Written problem: Look through the data below and extract, unchanged, the lines from the one that contains "last = [for" to the one that contains "cad_parts[node].hide_render = cad_parts[node].hide_viewport", both included.

Information provided:

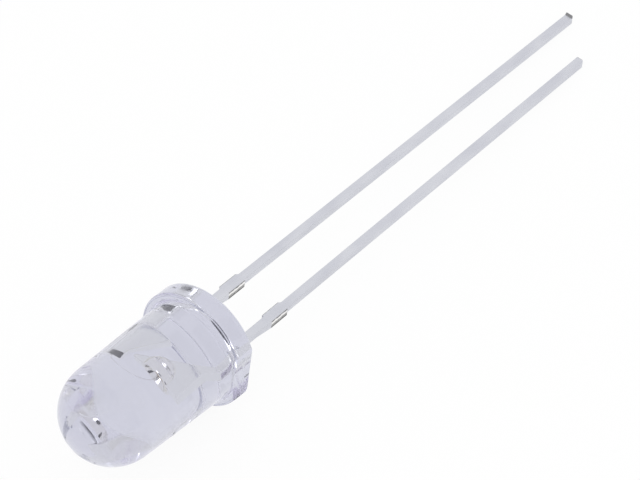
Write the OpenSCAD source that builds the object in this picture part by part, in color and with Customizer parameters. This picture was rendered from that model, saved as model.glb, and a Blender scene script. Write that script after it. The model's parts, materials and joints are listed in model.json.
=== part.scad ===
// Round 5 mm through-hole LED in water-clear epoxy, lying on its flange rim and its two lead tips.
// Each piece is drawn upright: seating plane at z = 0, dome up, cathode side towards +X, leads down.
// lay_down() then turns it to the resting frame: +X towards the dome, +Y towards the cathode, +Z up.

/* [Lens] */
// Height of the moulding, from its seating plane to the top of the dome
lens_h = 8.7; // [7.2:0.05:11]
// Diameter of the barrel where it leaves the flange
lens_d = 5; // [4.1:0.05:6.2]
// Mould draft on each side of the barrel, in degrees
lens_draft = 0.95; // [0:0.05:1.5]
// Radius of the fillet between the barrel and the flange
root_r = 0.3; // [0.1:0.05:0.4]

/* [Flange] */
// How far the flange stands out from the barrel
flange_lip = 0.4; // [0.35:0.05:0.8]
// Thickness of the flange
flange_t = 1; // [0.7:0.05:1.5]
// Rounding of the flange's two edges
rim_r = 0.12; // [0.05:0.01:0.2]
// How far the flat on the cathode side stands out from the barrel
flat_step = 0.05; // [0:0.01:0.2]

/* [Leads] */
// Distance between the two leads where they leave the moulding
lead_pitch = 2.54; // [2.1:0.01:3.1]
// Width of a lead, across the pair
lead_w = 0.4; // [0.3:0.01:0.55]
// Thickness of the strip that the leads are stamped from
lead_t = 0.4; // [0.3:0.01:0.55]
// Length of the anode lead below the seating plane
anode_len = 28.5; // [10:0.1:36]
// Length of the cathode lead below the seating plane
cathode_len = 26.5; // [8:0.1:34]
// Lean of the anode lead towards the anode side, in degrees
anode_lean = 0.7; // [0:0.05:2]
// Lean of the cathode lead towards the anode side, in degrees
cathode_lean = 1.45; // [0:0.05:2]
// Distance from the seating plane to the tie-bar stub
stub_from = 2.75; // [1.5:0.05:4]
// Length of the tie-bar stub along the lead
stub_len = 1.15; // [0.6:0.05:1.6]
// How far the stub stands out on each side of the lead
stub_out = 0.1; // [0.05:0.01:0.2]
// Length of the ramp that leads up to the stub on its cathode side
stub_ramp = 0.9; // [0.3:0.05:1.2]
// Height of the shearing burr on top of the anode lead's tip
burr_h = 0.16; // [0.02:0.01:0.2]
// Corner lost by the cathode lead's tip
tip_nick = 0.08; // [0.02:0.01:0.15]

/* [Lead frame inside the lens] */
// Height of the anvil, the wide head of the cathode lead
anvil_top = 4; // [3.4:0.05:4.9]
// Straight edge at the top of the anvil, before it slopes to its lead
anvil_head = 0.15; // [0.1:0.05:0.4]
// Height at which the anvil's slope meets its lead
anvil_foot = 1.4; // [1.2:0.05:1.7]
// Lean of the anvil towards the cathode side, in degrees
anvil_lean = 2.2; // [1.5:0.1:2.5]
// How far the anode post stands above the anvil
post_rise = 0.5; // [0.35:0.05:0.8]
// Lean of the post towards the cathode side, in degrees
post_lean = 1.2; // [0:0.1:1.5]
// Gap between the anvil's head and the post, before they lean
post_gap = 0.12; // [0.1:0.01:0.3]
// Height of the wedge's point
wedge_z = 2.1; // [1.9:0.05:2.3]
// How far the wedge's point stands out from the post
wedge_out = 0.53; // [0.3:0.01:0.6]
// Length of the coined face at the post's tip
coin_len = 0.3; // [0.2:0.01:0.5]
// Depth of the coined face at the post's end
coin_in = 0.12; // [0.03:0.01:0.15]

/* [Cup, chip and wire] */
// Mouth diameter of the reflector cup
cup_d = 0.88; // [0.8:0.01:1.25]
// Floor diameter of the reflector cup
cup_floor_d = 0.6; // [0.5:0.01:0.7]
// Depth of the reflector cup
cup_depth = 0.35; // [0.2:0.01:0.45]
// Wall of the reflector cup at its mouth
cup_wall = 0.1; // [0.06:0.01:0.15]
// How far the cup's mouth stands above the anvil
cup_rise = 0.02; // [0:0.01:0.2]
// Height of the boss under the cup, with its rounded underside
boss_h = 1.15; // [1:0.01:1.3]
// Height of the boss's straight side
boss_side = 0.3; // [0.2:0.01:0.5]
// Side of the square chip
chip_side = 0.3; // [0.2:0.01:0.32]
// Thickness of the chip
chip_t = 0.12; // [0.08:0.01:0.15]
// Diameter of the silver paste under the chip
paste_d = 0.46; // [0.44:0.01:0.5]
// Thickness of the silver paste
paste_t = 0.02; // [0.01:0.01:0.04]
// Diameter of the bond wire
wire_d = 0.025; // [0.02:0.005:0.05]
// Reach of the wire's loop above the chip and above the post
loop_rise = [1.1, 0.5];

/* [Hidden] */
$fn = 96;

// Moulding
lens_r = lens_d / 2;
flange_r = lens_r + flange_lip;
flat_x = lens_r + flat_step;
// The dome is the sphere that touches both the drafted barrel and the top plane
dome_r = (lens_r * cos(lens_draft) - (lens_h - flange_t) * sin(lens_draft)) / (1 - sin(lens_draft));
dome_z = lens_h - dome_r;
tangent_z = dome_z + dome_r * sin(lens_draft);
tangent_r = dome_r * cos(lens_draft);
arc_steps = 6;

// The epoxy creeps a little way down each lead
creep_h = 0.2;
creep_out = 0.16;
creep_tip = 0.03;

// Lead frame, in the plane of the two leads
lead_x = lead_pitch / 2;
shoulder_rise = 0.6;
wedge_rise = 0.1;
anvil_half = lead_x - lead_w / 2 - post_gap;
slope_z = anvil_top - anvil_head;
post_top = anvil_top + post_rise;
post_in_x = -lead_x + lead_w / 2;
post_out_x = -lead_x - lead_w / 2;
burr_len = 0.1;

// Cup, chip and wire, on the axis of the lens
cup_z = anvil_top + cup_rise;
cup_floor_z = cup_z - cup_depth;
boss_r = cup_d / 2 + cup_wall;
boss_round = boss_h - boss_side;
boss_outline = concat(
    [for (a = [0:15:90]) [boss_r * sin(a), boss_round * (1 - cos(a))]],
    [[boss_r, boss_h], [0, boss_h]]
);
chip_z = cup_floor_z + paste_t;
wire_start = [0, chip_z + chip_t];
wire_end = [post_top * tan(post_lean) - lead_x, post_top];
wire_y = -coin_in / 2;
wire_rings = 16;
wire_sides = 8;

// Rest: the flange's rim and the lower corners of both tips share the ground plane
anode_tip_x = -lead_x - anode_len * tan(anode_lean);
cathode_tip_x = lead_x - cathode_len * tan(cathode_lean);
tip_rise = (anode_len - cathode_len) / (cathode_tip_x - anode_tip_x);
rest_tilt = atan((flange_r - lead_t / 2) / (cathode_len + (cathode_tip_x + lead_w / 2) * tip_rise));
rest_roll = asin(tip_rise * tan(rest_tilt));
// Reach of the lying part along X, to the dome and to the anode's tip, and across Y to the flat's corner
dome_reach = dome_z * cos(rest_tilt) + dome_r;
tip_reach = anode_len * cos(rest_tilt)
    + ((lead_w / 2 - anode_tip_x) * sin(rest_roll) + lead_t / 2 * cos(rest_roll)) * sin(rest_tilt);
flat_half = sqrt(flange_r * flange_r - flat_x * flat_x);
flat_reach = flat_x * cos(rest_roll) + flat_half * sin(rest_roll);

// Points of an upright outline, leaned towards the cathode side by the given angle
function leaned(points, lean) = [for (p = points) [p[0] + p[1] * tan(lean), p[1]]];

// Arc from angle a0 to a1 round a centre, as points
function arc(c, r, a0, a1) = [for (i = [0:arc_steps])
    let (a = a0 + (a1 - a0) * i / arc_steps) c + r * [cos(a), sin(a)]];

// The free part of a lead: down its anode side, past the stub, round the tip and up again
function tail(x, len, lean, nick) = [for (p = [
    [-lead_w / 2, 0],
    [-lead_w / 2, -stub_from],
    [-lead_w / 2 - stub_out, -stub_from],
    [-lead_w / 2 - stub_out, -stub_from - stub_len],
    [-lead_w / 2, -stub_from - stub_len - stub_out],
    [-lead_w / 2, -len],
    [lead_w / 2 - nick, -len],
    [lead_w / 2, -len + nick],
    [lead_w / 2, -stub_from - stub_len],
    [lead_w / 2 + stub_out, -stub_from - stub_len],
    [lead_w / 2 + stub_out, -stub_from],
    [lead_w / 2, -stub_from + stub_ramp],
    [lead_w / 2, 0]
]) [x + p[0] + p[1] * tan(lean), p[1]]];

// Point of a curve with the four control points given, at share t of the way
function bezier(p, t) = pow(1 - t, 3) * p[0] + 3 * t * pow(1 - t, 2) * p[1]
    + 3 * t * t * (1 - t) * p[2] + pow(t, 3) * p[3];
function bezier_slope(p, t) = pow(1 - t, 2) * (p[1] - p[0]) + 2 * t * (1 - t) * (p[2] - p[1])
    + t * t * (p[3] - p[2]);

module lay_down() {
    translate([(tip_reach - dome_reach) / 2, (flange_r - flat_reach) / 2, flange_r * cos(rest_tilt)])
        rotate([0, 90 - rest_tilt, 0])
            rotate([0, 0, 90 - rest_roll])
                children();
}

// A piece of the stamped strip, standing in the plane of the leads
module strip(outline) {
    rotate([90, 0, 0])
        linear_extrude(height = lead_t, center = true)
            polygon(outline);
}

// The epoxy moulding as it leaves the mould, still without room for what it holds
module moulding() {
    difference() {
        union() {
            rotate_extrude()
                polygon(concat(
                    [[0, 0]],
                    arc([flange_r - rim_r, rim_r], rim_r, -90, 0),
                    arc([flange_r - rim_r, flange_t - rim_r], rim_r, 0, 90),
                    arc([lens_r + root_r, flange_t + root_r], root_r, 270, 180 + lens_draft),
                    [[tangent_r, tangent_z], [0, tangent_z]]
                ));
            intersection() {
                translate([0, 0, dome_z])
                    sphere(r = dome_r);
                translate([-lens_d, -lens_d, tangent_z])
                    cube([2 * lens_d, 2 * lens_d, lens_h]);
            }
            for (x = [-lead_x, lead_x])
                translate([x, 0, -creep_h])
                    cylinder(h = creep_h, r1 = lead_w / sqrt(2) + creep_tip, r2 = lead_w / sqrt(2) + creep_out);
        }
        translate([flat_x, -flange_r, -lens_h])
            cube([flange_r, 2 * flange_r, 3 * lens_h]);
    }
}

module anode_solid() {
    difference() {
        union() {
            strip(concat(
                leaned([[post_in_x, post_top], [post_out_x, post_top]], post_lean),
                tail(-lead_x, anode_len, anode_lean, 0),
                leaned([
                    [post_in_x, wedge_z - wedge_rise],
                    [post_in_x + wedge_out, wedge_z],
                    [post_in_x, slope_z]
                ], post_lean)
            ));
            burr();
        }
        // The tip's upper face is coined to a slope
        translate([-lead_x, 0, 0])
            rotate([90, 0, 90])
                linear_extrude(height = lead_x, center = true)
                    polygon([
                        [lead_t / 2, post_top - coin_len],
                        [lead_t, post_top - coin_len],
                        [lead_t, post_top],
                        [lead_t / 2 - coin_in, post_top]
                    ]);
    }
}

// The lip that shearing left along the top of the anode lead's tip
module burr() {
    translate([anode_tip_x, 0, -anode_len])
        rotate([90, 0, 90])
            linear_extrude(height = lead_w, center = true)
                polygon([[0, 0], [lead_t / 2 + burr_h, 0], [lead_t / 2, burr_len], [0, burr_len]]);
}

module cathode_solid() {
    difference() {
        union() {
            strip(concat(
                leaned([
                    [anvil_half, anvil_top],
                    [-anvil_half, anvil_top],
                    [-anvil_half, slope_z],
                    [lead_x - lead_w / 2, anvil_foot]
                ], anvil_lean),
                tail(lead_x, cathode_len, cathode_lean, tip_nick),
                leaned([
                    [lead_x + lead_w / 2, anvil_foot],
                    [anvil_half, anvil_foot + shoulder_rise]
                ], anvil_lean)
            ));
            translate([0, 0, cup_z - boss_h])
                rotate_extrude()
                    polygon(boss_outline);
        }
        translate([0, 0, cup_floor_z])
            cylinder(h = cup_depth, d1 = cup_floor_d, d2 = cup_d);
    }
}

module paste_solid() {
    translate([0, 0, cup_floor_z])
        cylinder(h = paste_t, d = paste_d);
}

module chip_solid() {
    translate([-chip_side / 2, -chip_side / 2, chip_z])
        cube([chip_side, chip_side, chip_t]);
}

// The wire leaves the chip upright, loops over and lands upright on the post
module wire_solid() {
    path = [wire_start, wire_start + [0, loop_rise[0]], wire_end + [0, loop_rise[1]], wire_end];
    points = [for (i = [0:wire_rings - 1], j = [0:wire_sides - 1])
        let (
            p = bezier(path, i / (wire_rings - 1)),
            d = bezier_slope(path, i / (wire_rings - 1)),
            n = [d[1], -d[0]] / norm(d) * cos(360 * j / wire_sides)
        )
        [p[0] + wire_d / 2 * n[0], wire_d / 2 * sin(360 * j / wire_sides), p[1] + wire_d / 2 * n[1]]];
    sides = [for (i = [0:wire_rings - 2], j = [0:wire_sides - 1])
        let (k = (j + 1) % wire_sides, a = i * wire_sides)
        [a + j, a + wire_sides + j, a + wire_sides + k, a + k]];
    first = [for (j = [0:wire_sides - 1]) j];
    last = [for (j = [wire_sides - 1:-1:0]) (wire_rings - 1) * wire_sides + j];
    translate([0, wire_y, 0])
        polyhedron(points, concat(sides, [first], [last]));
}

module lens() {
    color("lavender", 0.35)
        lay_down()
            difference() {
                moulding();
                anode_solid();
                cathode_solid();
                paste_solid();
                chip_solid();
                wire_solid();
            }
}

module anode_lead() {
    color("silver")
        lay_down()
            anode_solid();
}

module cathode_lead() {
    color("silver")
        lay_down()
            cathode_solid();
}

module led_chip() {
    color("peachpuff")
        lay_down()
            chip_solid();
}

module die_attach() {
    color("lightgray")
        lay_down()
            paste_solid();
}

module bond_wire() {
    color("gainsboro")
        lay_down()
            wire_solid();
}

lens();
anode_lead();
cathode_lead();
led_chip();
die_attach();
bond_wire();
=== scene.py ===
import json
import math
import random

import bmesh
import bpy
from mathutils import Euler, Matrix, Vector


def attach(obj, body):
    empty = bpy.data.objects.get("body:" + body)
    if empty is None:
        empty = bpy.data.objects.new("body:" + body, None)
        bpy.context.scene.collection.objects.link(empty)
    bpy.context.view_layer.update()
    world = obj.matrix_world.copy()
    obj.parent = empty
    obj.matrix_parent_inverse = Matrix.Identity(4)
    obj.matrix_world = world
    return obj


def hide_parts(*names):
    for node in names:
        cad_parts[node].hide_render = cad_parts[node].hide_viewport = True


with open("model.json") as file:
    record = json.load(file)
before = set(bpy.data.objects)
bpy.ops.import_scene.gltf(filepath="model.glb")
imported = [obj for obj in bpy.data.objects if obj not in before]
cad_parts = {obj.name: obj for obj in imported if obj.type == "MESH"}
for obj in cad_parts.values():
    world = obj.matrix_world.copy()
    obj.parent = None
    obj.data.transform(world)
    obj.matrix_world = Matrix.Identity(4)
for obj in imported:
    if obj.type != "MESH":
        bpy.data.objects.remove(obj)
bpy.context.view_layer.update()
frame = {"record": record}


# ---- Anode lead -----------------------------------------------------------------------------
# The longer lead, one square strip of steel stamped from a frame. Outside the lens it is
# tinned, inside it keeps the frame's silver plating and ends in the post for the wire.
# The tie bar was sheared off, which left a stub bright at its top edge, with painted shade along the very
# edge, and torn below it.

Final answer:
    last = [for (j = [wire_sides - 1:-1:0]) (wire_rings - 1) * wire_sides + j];
    translate([0, wire_y, 0])
        polyhedron(points, concat(sides, [first], [last]));
}

module lens() {
    color("lavender", 0.35)
        lay_down()
            difference() {
                moulding();
                anode_solid();
                cathode_solid();
                paste_solid();
                chip_solid();
                wire_solid();
            }
}

module anode_lead() {
    color("silver")
        lay_down()
            anode_solid();
}

module cathode_lead() {
    color("silver")
        lay_down()
            cathode_solid();
}

module led_chip() {
    color("peachpuff")
        lay_down()
            chip_solid();
}

module die_attach() {
    color("lightgray")
        lay_down()
            paste_solid();
}

module bond_wire() {
    color("gainsboro")
        lay_down()
            wire_solid();
}

lens();
anode_lead();
cathode_lead();
led_chip();
die_attach();
bond_wire();
=== scene.py ===
import json
import math
import random

import bmesh
import bpy
from mathutils import Euler, Matrix, Vector


def attach(obj, body):
    empty = bpy.data.objects.get("body:" + body)
    if empty is None:
        empty = bpy.data.objects.new("body:" + body, None)
        bpy.context.scene.collection.objects.link(empty)
    bpy.context.view_layer.update()
    world = obj.matrix_world.copy()
    obj.parent = empty
    obj.matrix_parent_inverse = Matrix.Identity(4)
    obj.matrix_world = world
    return obj


def hide_parts(*names):
    for node in names:
        cad_parts[node].hide_render = cad_parts[node].hide_viewport = True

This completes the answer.